Most students waiting there that day, sitting on the ground, leaning against the walls, standing in tight-knit circles, were willing to pay out of their own pocket to take the test again, to get another shot at passing so that they could go on with their studies. But hundreds of other students couldn’t afford the test and must scramble to figure out a future far-flung from the national promise.
Salha considered signing up for a sewing course, but lacks fund necessary for tuition and registration. For now, she helps out her family by selling cigarettes one by one out of a wooden box at the local park. It’s one hundred shillings per cigarette. That’s like, .06 cents per smoke.
Seeing these students waiting in there in the hot sun with their one goal being to register again for a test they failed (but that continues to fail them) was a heart-breaking scene. To make matters worse, they’d run out of enough forms for all the students who wanted to register, and that’s why they were waiting. They were camped out, determined.

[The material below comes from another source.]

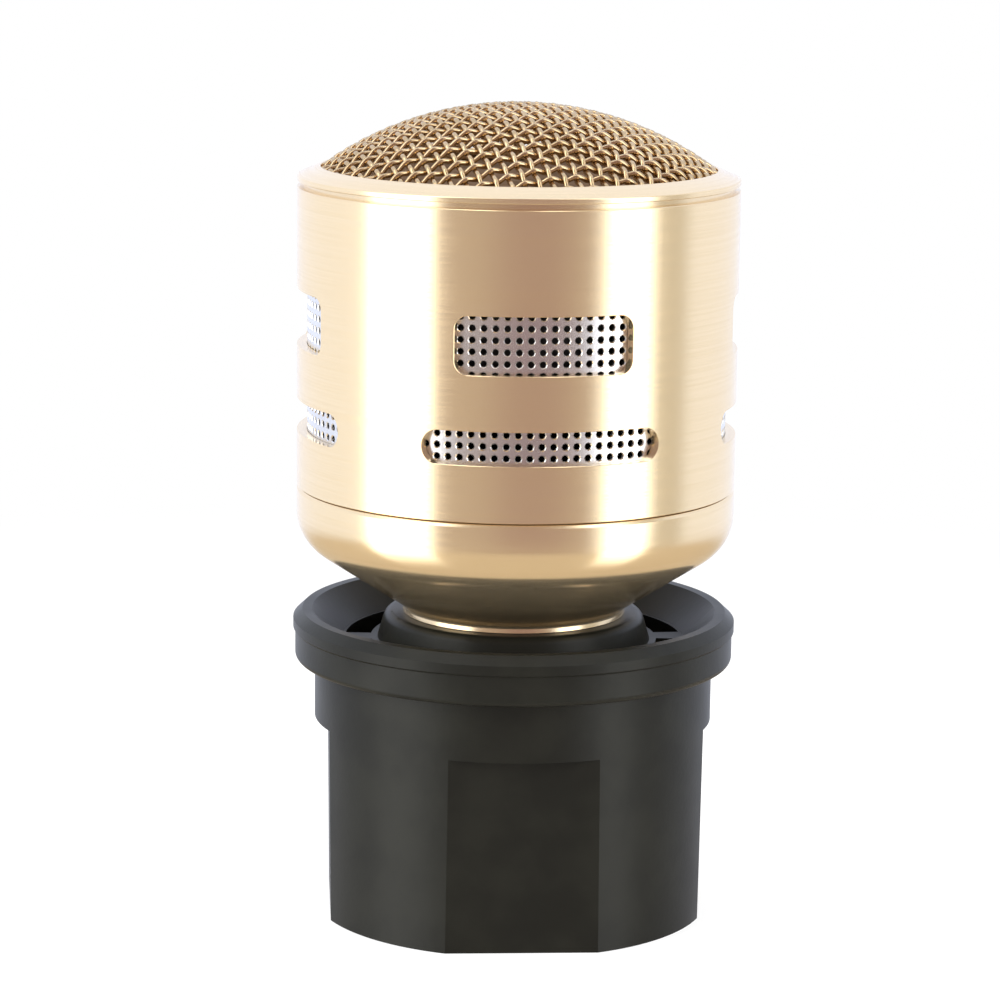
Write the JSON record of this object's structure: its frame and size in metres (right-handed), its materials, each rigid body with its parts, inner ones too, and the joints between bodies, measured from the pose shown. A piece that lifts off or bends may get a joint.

As Obama continues to urge congress to “fix” NCLB, the movement is not so organized here in Zanzibar, where bewildered students, parents, and teachers lament the situation, but don’t have a systematic, national movement  to confront it. While there is good work happening here, as in the States, to counter the destructive or just downright irrelevant policies that shape education in either place, little is done to yank nails out of the shaky structure we call national education, to rebuild, start over, get honest.
In America or Zanzibar, we’d have to twist our logic, wring out the test-obsession, turn it inside out, reveal its flaws and inadequacies, acknowledge the great sea change of collective action necessary to unearth the talent of a nation, any nation, any where.
Salha, like so many other young people across two oceans in America (and around the world) are not failures, but live within failed systems that set them up for failure. If there’s any beauty in failure, it’s the beauty that comes from holding up a collective mirror to our contrarian notions of winning, and determine then, to examine the exam.

Thursday, March 24, 2011

Do you have Adult ADHD?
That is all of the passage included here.